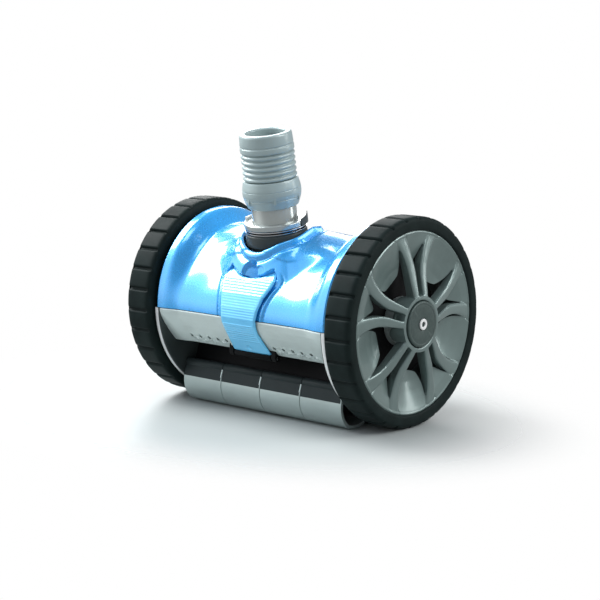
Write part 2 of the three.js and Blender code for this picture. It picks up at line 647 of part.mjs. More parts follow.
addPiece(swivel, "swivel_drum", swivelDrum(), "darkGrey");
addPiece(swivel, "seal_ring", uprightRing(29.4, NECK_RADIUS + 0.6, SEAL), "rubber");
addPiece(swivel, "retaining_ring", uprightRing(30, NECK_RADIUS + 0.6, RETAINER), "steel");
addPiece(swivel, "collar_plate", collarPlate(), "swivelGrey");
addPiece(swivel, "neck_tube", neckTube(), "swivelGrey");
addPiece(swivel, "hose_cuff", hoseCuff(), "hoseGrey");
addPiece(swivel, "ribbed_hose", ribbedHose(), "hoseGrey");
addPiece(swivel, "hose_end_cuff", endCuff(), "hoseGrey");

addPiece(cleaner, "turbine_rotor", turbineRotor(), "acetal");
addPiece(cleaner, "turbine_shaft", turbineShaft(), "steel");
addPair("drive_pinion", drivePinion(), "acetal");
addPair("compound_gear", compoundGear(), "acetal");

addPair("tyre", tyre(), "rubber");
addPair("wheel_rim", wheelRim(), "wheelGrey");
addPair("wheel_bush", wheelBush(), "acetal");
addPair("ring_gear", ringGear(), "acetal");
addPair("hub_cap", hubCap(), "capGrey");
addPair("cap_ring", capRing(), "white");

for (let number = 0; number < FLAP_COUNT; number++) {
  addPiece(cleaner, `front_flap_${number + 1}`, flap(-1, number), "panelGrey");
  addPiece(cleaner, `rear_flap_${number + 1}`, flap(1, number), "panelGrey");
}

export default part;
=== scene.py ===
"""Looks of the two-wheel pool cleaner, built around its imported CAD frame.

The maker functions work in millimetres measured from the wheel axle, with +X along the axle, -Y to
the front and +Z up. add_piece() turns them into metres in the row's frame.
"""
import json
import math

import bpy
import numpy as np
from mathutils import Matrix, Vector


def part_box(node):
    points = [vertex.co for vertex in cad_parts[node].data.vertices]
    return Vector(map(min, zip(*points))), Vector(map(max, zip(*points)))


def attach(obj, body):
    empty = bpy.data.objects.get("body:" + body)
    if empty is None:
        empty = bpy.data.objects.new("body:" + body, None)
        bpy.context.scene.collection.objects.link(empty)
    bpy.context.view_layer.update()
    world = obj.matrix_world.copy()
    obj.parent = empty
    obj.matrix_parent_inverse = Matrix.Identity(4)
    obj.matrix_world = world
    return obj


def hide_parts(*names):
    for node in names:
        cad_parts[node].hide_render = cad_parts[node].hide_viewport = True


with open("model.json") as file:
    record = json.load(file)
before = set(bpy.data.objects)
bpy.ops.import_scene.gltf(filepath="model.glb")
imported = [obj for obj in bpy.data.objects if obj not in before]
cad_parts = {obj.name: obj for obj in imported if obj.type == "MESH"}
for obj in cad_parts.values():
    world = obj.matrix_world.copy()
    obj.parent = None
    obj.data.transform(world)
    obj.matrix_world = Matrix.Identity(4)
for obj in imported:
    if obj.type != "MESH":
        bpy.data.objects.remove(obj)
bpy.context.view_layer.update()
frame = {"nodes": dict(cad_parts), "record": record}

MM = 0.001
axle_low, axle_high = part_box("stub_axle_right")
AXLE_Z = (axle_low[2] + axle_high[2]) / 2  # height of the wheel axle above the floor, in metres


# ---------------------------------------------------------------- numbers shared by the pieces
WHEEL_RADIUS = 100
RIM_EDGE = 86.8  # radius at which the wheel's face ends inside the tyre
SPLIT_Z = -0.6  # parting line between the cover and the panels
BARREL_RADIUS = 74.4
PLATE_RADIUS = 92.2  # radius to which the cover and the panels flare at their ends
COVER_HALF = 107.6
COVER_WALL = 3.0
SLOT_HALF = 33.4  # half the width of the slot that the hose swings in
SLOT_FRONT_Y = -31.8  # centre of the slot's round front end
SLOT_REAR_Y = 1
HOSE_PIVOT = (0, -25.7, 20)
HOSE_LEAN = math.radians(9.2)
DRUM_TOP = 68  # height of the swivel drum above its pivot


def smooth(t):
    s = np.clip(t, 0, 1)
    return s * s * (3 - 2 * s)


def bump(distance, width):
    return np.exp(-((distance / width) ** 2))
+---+
Brief — Restate the first line and every line after it, word for word, stopping once the line with "imported CAD frame." is done.

Solution —
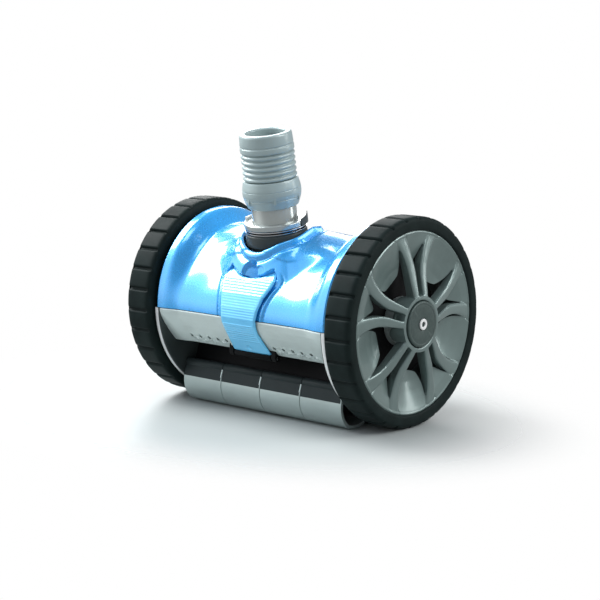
Write part 2 of the three.js and Blender code for this picture. It picks up at line 647 of part.mjs. More parts follow.
addPiece(swivel, "swivel_drum", swivelDrum(), "darkGrey");
addPiece(swivel, "seal_ring", uprightRing(29.4, NECK_RADIUS + 0.6, SEAL), "rubber");
addPiece(swivel, "retaining_ring", uprightRing(30, NECK_RADIUS + 0.6, RETAINER), "steel");
addPiece(swivel, "collar_plate", collarPlate(), "swivelGrey");
addPiece(swivel, "neck_tube", neckTube(), "swivelGrey");
addPiece(swivel, "hose_cuff", hoseCuff(), "hoseGrey");
addPiece(swivel, "ribbed_hose", ribbedHose(), "hoseGrey");
addPiece(swivel, "hose_end_cuff", endCuff(), "hoseGrey");

addPiece(cleaner, "turbine_rotor", turbineRotor(), "acetal");
addPiece(cleaner, "turbine_shaft", turbineShaft(), "steel");
addPair("drive_pinion", drivePinion(), "acetal");
addPair("compound_gear", compoundGear(), "acetal");

addPair("tyre", tyre(), "rubber");
addPair("wheel_rim", wheelRim(), "wheelGrey");
addPair("wheel_bush", wheelBush(), "acetal");
addPair("ring_gear", ringGear(), "acetal");
addPair("hub_cap", hubCap(), "capGrey");
addPair("cap_ring", capRing(), "white");

for (let number = 0; number < FLAP_COUNT; number++) {
  addPiece(cleaner, `front_flap_${number + 1}`, flap(-1, number), "panelGrey");
  addPiece(cleaner, `rear_flap_${number + 1}`, flap(1, number), "panelGrey");
}

export default part;
=== scene.py ===
"""Looks of the two-wheel pool cleaner, built around its imported CAD frame.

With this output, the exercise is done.